The closest we have to that body of symbolic information that is broad enough in scope to represent enough of the physical world that the errors produced by sybmolic assocation are Turing-testable, is the Google search index. (And google is fully aware of that).
But the computational power to use that data given that its index is not commensurable with other domains, (we think) is approximately equal to the total computing power present on the planet today. And even then, we suppose the mechanical process ‘thinking’ would be very slow.
(I worked with a group of very bright people on the possibility of raising venture money for solving this problem, given that we are pretty sure how to a) create the programming tool set, b) use existing hardware technology, and c) represent the data in sets of mathematical manifolds, but it is far too early and far too costly to produce this scope of work. And to the venture community it is indistinguishable from snake oil. So I’m not unfamiliar with the problem set, or the possible technical solutions. And I was willing to put my own money in. So I”m pretty confident.)
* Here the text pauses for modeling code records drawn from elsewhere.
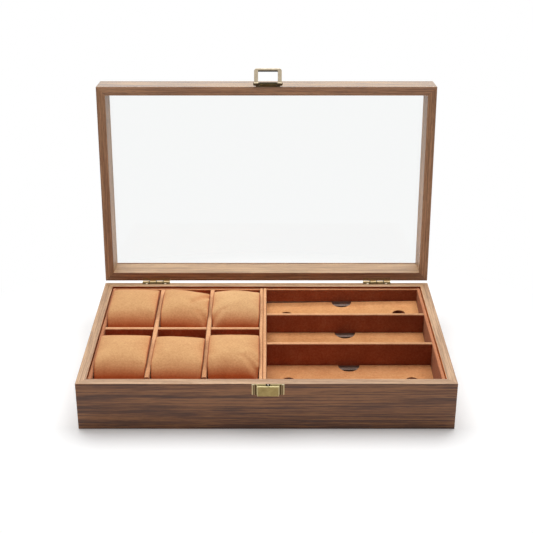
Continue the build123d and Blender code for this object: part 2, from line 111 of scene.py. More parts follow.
bpy.ops.mesh.primitive_plane_add(size=floor_size)
floor = bpy.context.object
floor.name = "studio_floor"
floor_finish = bpy.data.materials.new("studio_floor")
floor_finish.use_nodes = True
tree = floor_finish.node_tree
tree.nodes.clear()
place = shader_node(tree, "TexCoord").outputs["Object"]
shade_at = {"Vector": place, "Location": floor_shade_shift, "Scale": floor_shade_squeeze}
squeezed = shader_node(tree, "Mapping", shade_at)
reach = shader_node(tree, "VectorMath", {0: squeezed.outputs[0]}, operation="LENGTH").outputs["Value"]
far = smooth_step(tree, reach, floor_shaded_reach - floor_fade, floor_shaded_reach)
seen = seen_directly(tree)
shown = smooth_step(tree, seen, 0, 1, floor_paint, floor_seen_paint)
paint = shader_node(tree, "BsdfDiffuse", {"Color": shown})
near_glow = shader_node(tree, "Emission", {"Strength": maths(tree, "MULTIPLY", seen, floor_glow)})
near = shader_node(tree, "AddShader", {0: paint.outputs[0], 1: near_glow.outputs[0]})
white = shader_node(tree, "Emission", {"Strength": 1.0})
share = maths(tree, "MULTIPLY", far, seen)
mixed = shader_node(tree, "MixShader", {0: share, 1: near.outputs[0], 2: white.outputs[0]})
shader_node(tree, "OutputMaterial", {"Surface": mixed.outputs[0]})
floor.data.materials.append(floor_finish)

ambient_strength = 0.08
world = bpy.data.worlds.new("studio")
bpy.context.scene.world = world
world.use_nodes = True
tree = world.node_tree
tree.nodes.clear()
strength = smooth_step(tree, seen_directly(tree), 0, 1, ambient_strength, 1.0)
sky = shader_node(tree, "Background", {"Color": (1, 1, 1, 1), "Strength": strength})
shader_node(tree, "OutputWorld", {"Surface": sky.outputs[0]})


def soft_lamp(name, size, place, aim, watts):
    """A rectangular lamp that points at a place and isn't seen itself."""
    data = bpy.data.lights.new(name, "AREA")
    data.shape = "RECTANGLE"
    data.size, data.size_y = size
    data.energy = watts
    lamp = bpy.data.objects.new(name, data)
    lamp.location = place
    lamp.rotation_euler = (Vector(aim) - Vector(place)).to_track_quat("-Z", "Y").to_euler()
    lamp.visible_camera = False
    bpy.context.scene.collection.objects.link(lamp)
    return lamp


lamp_size, lamp_watts = (1.9, 1.2), 34
lamp_place, lamp_aim = (0, 0.42, 1.35), (0, 0.05, 0)
soft_lamp("overhead_lamp", lamp_size, lamp_place, lamp_aim, lamp_watts)


# Walnut case
# Four mitred walnut boards with a dark satin veneer outside and paler wood on their upper edges, stained
# inside. The grain runs along each board.
def new_finish(name):
    """A new material, with its tree and its shader."""
    material = bpy.data.materials.new(name)
    material.use_nodes = True
    tree = material.node_tree
    return material, tree, tree.nodes["Principled BSDF"]


def ramp(tree, factor, stops):
    """A colour ramp through (position, colour) stops."""
    made = shader_node(tree, "ValToRGB", {"Fac": factor})
    points = made.color_ramp.elements
    while len(points) < len(stops):
        points.new(0.5)
    for point, (position, colour) in zip(points, stops):
        point.position = position
        point.color = (*colour, 1)
    return made.outputs["Color"]


def spread(tree, value, low, high, to_low=0.0, to_high=1.0):
    """Spreads the value's range from low to high over another range, and stops at its ends."""
    feeds = {"Value": value, "From Min": low, "From Max": high, "To Min": to_low, "To Max": to_high}
    return shader_node(tree, "MapRange", feeds).outputs["Result"]


def blended(tree, *layers):
    """The sum of values, each times its weight."""
    total = 0.0
    for value, weight in layers:
        feeds = {0: value, 1: weight, 2: total}
        total = shader_node(tree, "Math", feeds, operation="MULTIPLY_ADD").outputs[0]
    return total


def mixed_colour(tree, factor, a, b, blend="MIX"):
    """Colour a where the factor is nothing, and b or its blend with a where it is one."""
    made = shader_node(tree, "Mix", {0: factor, 6: a, 7: b}, data_type="RGBA", blend_type=blend)
    return made.outputs[2]


def noise_at(tree, place, scale=1.0, detail=2.0, roughness=0.5, distortion=0.0):
    feeds = {"Vector": place, "Scale": scale, "Detail": detail, "Roughness": roughness, "Distortion": distortion}
    return shader_node(tree, "TexNoise", feeds).outputs["Fac"]


def stretched(tree, place, along, across):
    """The place squeezed along the grain, so that a pattern is drawn out that way."""
    return shader_node(tree, "Mapping", {"Vector": place, "Scale": (along, across, across)}).outputs[0]


veneer = [(0.0, (0.095, 0.035, 0.014)), (0.5, (0.255, 0.110, 0.045)), (1.0, (0.460, 0.225, 0.100))]
bare_walnut = [(0.0, (0.270, 0.140, 0.064)), (0.5, (0.410, 0.235, 0.117)), (1.0, (0.540, 0.335, 0.185))]
pore_brown = 0.075, 0.032, 0.015
satin_coat, glossy_coat = (0.3, 0.38), (0.78, 0.22)


def walnut(name, turn, shift, outward, tints=(), coat=satin_coat):
    """Walnut whose grain runs along X once the board is turned; outward is the way its veneered face looks.

    Each tint is a direction and the colour that the wood of the faces on that side is multiplied by. The coat
    of lacquer is given by its weight and its roughness."""
    material, tree, shader = new_finish(name)
    coordinates = shader_node(tree, "TexCoord").outputs
    turned = shader_node(tree, "Mapping", {"Vector": coordinates["Object"], "Rotation": turn}).outputs[0]
    turned = shader_node(tree, "VectorMath", {0: turned, 1: shift}).outputs[0]
    figure = noise_at(tree, stretched(tree, turned, 2.6, 24), 1.0, 1.5, 0.4)
    rings = shader_node(tree, "Math", {0: maths(tree, "MULTIPLY", figure, 11.0), 1: 0.5}, operation="PINGPONG")
    rings = maths(tree, "MULTIPLY", rings.outputs[0], 2.0)
    bands = noise_at(tree, stretched(tree, turned, 2.5, 110), 1.0, 2)
    streaks = noise_at(tree, stretched(tree, turned, 4.5, 700), 1.0, 2, 0.6)
    dashes = noise_at(tree, stretched(tree, turned, 24, 1000), 1.0, 2, 0.6)
    fibres = noise_at(tree, stretched(tree, turned, 70, 1600), 1.0, 2, 0.6)
    pores = noise_at(tree, stretched(tree, turned, 120, 2300), 1.0, 1)
    clouds = noise_at(tree, stretched(tree, turned, 6, 30), 1.0, 2)
    layers = (rings, 0.10), (bands, 0.34), (streaks, 0.74), (dashes, 0.80), (fibres, 0.40), (clouds, 0.16)
    tone = spread(tree, blended(tree, *layers), 1.11, 1.43)
    side = shader_node(tree, "VectorMath", {0: coordinates["Normal"], 1: outward}, operation="DOT_PRODUCT")
    outside = smooth_step(tree, side.outputs["Value"], 0.35, 0.9)
    wood = mixed_colour(tree, outside, ramp(tree, tone, bare_walnut), ramp(tree, tone, veneer))
    pore_mask = spread(tree, pores, 0.60, 0.70)
    wood = mixed_colour(tree, maths(tree, "MULTIPLY", pore_mask, 0.5), wood, (*pore_brown, 1))
    for direction, tint in tints:
        side = shader_node(tree, "VectorMath", {0: coordinates["Normal"], 1: direction}, operation="DOT_PRODUCT")
        facing = smooth_step(tree, side.outputs["Value"], 0.6, 0.9)
        wood = mixed_colour(tree, facing, wood, mixed_colour(tree, 1.0, wood, (*tint, 1), "MULTIPLY"))
    tree.links.new(wood, shader.inputs["Base Color"])
    tree.links.new(spread(tree, streaks, 0.2, 0.8, 0.58, 0.44), shader.inputs["Roughness"])
    shader.inputs["Coat Weight"].default_value, shader.inputs["Coat Roughness"].default_value = coat
    height = blended(tree, (fibres, 0.6), (streaks, 0.4), (pore_mask, -0.8))
    bump = shader_node(tree, "Bump", {"Height": height, "Strength": 0.45, "Distance": 0.00012})
    tree.links.new(bump.outputs["Normal"], shader.inputs["Normal"])
    return material


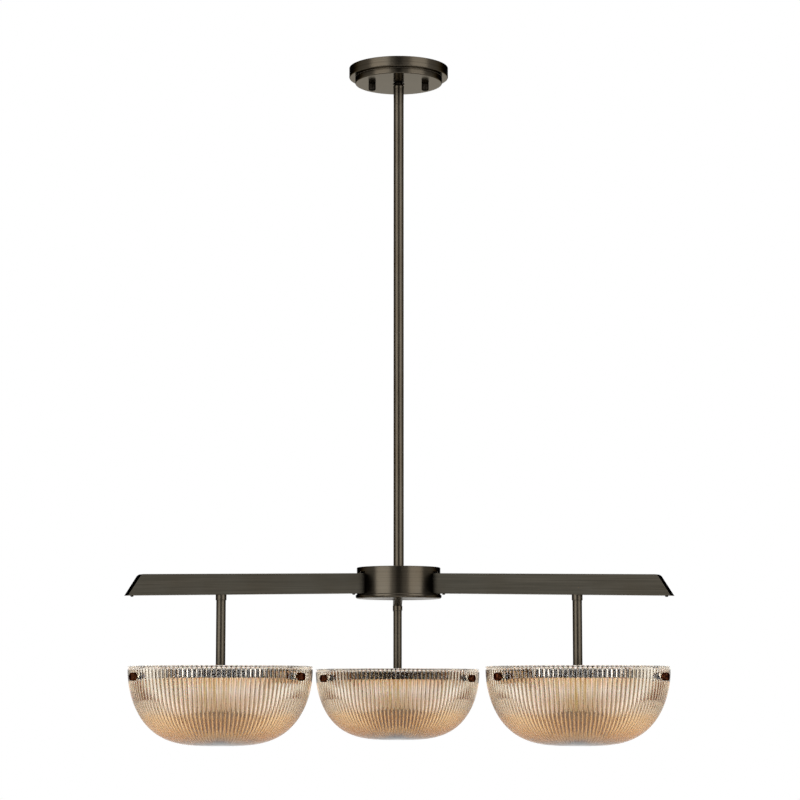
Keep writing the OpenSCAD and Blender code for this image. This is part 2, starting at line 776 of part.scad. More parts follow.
thumbscrew(back, screw_dirs[2]);  // thumbscrew_back_3
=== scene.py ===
"""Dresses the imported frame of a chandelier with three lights: brushed dark bronze, ribbed amber
glass bowls, and a pale studio."""
import math

import bpy
import numpy as np
from bpy.props import FloatProperty, FloatVectorProperty, IntProperty, PointerProperty
from bpy.types import NodeSocket, Operator, Panel, PropertyGroup
from mathutils import Euler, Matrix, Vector


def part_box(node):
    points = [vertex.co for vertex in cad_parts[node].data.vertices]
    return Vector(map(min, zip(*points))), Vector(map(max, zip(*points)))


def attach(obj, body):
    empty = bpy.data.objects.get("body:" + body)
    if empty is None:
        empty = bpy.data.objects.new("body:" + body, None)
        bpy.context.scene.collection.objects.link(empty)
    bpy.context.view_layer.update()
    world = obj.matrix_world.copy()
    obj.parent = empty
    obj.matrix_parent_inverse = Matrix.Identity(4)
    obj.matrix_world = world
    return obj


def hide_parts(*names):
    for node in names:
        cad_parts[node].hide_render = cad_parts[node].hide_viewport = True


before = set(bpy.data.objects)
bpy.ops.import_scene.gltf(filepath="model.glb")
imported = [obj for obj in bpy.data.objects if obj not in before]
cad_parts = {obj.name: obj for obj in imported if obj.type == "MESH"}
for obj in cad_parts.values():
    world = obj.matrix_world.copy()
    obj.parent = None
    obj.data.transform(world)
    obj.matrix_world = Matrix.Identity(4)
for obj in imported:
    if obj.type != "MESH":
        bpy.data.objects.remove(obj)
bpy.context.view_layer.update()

bl_info = {
    "name": "Ribbed Glass Chandelier",
    "version": (1, 0, 0),
    "blender": (4, 5, 0),
    "location": "View3D > Sidebar > Chandelier",
    "description": "Finishes, ribbed glass bowls and studio for a chandelier with three lights",
    "category": "Object",
}

MM = 0.001

LIGHTS = ("left", "right", "back")
ARM_AZIMUTHS = {"left": 210, "right": 330, "back": 90}
ARM_DROOP = 1.62  # degrees under the horizontal
SCREW_AZIMUTHS = (330, 90, 210)

# rows of points down the bowl's outer and inner wall
OUTER_ROWS, INNER_ROWS = 57, 40
# columns of points across a rib, from its first valley to just before the next one: close together
# near the valleys, where the surface turns sharply
RIB_COLUMNS = (-1, -0.985, -0.93, -0.8, -0.55, -0.2, 0.2, 0.55, 0.8, 0.93, 0.985)
# rows down the dome at the end of a rib, as shares of its length
RIB_END_ROWS = (1, 0.75, 0.5, 0.3, 0.14, 0.04)
# turns of the surface round an edge of the rim, in degrees
RIM_BENDS = (0, 30, 60, 90)

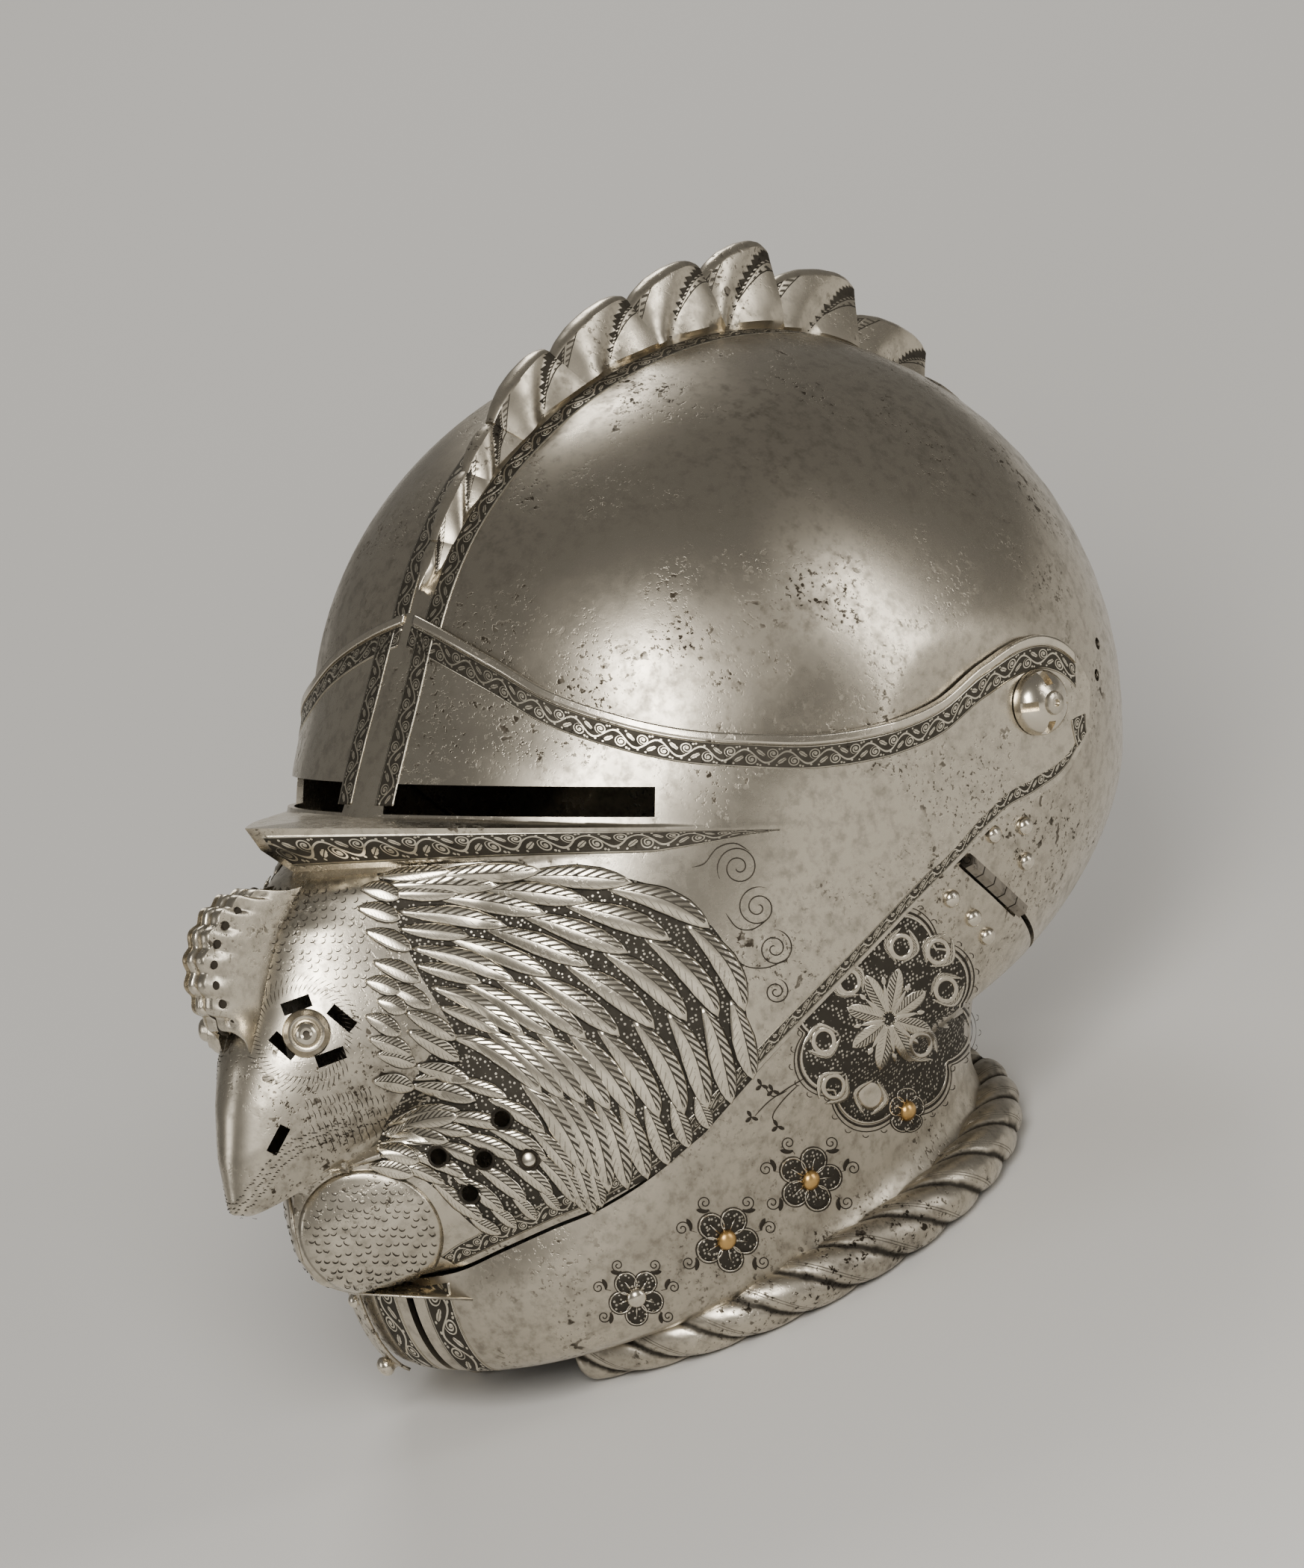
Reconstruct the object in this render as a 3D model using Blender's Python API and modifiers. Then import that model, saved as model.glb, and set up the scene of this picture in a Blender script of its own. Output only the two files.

Most solutions today are attempts to model the human brain with digital systems. The general idea is that it’s cheaper to do this with existing hardware than it is with to build dedicated hardware for the purpose. And even with that technique, most recent estimates I’ve seen are in the billion dollar range.
But it’s not that it’s not possible for computers to be ‘creative’. Its that the minimum threshold for ‘creative association’ is a higher than the intelligence of a domestic dog, and we are still programming in symbols, not patterns, because those symbols incorporate our existing knowledge. And we’re doing that, it looks like, because it’s metaphorically the equivalent of a trip to the stars, and no one is ready to pay for that yet.
I think that in this short space, that’s the most accurate statement we can render. It is a matter of money, not logical possibility either by the symbolic route, or the neural route, or the dedicated hardware neural route.